McMillan, who also judged Write Out Loud's Beyond the Storm poetry competition earlier this year, said that “out of the multitude of things the last year has taught us, one of them is the raw deal that the North of England gets, in relation to the capital. On a rough calculation, I’d say that 13.2% of the UK population live in London. Yet think of how many of our most prestigious literary events, how many of our prizes, base themselves there every year.
“We know that in all kinds of diversity, and regional diversity is no different, success and visibility beget success and visibility. Seeing great poets of colour on prize lists and winning prizes, Roger Robinson at last year’s Eliot for example, inspires new generations of young poets to step forward, to have their voices heard, to shift what we think of as the ‘centre ground’, to rewrite what are often erroneously called ‘the margins’.

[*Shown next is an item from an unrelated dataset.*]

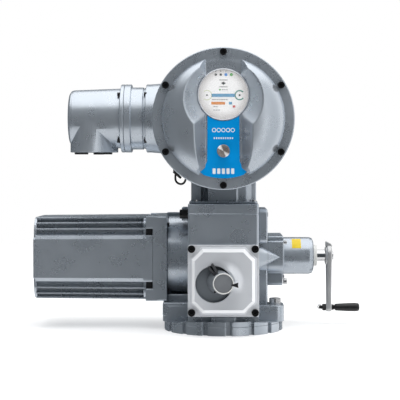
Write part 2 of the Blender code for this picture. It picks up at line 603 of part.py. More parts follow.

“What if London was no longer the centre? What if the Man Booker was awarded in Sheffield? What if the Forwards or the Eliots were given out in Grimsby, or Scarborough? What aspiring writers might then be able to attend, might see the literary life as something local and attainable, and then what new voices would we hear?”
He conceded that “often when I write things like this, I get replies telling me that my dad’s a poet (in case I hadn’t realised), he hosts the Eliots! I was born into the ‘business’! Well then, if so, it’s incumbent on me to keep saying these things for the kids from Barnsley, and Burnley, and Bury, and Berwick and the Black Country, who weren’t.
“So come on Londoners, come up for those ‘national’ events; if you book your trains in advance you can probably get them for under £100. Don’t worry if you don’t have a friend to stay with, there’s that last train about 9:40pm, so just leave at half time, or dash off straight after, not being able to talk to anyone.”
McMillan’s proposal is this: “Every time someone wins a literary prize we invoke the rules of the Eurovision Song Contest; the winner’s home town or city gets to host the event next year. I had tried to institute that rule myself, but every prize I ever won closed down immediately after. I think it’s because I drank too much free wine.”